## Task to carry out
Check every line of the material below for the string "materials", and return the ones that have it.

## Excerpted records
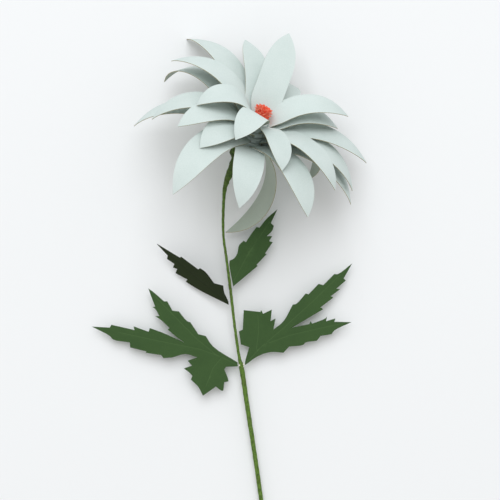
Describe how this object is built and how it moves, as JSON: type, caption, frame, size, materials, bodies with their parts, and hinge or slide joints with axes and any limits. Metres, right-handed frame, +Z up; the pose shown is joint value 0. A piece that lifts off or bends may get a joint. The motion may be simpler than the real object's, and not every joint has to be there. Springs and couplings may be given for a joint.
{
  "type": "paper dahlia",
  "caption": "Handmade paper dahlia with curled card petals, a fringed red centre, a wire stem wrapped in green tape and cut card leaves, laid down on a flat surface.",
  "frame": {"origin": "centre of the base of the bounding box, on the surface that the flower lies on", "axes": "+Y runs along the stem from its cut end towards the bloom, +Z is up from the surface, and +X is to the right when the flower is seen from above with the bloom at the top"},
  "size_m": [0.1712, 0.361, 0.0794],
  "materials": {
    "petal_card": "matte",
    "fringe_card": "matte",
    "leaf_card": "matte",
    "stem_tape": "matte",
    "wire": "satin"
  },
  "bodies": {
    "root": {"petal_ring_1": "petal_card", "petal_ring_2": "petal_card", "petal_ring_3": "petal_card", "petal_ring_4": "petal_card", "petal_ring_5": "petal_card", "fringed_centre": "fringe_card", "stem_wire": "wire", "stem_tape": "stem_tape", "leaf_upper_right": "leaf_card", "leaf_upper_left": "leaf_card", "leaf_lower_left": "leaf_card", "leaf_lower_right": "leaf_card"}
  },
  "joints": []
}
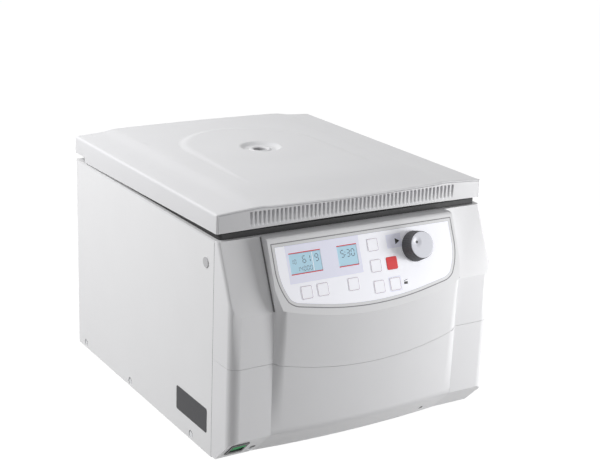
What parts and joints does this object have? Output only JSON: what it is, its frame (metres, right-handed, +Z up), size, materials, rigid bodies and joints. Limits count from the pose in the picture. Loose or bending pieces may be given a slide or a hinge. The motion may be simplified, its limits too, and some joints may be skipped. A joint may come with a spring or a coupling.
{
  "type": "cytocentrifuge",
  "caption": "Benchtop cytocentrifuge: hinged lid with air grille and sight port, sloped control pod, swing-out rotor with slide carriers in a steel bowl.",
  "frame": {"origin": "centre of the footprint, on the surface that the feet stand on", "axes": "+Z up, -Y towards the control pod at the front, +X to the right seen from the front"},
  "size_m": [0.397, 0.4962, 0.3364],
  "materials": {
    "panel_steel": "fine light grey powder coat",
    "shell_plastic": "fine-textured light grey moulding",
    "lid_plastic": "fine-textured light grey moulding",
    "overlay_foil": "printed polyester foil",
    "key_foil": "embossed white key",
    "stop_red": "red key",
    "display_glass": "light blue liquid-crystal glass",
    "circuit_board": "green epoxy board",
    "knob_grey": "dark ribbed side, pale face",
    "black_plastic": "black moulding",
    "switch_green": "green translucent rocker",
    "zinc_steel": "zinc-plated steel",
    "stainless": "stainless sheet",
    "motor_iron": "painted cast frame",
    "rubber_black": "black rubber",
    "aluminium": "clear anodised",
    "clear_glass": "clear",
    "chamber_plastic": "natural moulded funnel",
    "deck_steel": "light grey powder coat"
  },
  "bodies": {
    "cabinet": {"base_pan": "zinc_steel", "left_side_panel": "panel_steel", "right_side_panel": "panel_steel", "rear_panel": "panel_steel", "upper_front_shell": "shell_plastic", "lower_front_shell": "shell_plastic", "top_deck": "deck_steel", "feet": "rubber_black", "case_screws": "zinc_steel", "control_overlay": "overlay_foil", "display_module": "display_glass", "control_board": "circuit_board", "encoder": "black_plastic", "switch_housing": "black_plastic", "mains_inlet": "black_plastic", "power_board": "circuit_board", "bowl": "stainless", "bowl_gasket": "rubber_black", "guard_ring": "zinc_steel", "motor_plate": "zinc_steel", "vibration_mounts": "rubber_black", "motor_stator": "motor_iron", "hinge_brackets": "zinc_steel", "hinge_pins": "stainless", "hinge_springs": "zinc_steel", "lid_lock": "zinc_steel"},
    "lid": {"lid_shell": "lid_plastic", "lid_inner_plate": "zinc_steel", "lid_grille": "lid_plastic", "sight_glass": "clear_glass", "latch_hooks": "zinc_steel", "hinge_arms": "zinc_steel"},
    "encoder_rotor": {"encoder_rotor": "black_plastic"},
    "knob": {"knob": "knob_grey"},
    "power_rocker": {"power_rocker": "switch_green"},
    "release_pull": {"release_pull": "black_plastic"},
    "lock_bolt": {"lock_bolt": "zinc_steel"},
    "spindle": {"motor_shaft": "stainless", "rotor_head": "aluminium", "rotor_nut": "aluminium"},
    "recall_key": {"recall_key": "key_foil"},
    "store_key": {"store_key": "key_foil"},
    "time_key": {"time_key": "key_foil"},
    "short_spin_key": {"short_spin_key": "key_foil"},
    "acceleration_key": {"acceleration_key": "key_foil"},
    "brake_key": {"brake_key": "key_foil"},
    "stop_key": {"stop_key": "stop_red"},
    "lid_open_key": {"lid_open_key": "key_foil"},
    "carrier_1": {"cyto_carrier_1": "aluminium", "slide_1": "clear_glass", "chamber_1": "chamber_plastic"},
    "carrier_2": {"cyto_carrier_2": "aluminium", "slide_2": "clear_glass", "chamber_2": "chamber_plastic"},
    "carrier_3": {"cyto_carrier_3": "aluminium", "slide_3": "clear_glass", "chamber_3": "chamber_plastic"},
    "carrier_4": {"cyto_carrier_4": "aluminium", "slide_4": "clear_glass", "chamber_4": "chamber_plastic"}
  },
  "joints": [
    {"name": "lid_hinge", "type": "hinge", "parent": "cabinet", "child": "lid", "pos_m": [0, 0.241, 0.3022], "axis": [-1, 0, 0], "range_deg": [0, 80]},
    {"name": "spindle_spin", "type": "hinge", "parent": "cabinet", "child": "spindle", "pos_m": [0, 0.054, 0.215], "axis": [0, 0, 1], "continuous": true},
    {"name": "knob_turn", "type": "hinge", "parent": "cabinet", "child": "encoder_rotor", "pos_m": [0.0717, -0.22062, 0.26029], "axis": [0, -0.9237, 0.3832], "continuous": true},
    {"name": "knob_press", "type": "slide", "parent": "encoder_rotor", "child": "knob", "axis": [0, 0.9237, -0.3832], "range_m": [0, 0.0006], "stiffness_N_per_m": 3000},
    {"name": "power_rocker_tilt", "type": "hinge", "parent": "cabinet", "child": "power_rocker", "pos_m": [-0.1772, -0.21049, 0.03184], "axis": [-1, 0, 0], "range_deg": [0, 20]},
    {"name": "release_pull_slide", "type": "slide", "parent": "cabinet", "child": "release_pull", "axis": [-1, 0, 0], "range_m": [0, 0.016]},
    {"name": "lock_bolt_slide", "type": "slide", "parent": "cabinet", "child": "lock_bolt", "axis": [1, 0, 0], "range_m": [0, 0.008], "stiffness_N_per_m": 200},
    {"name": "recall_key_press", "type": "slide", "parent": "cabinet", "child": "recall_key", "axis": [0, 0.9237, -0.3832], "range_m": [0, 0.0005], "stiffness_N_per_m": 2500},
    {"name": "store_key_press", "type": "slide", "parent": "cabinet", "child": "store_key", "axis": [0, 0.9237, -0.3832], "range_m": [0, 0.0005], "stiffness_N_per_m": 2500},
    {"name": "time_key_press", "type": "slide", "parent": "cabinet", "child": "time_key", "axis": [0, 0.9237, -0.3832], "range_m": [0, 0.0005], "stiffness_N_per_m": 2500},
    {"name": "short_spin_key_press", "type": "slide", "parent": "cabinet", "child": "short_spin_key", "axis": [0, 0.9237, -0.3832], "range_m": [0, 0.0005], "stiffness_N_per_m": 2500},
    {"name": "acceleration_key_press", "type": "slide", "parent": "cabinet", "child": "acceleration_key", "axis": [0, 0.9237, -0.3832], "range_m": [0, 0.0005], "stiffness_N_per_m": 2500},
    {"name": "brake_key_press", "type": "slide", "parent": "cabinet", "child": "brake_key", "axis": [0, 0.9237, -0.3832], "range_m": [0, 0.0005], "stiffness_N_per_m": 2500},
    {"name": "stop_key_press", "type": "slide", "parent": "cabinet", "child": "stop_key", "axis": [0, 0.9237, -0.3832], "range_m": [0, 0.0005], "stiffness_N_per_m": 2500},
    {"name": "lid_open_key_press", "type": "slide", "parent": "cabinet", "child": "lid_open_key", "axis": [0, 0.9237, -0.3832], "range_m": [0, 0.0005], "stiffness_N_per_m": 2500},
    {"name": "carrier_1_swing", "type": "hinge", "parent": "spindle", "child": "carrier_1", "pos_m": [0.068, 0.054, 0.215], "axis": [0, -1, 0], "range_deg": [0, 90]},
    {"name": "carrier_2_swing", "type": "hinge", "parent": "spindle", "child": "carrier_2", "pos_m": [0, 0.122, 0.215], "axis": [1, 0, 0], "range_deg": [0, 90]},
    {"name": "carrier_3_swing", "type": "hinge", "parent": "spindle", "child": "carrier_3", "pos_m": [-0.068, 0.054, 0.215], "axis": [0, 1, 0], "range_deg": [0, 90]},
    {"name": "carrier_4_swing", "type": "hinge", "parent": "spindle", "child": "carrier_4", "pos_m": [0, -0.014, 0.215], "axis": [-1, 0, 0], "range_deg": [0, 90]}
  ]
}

## Completed task
Describe how this object is built and how it moves, as JSON: type, caption, frame, size, materials, bodies with their parts, and hinge or slide joints with axes and any limits. Metres, right-handed frame, +Z up; the pose shown is joint value 0. A piece that lifts off or bends may get a joint. The motion may be simpler than the real object's, and not every joint has to be there. Springs and couplings may be given for a joint.
  "materials": {
What parts and joints does this object have? Output only JSON: what it is, its frame (metres, right-handed, +Z up), size, materials, rigid bodies and joints. Limits count from the pose in the picture. Loose or bending pieces may be given a slide or a hinge. The motion may be simplified, its limits too, and some joints may be skipped. A joint may come with a spring or a coupling.
  "materials": {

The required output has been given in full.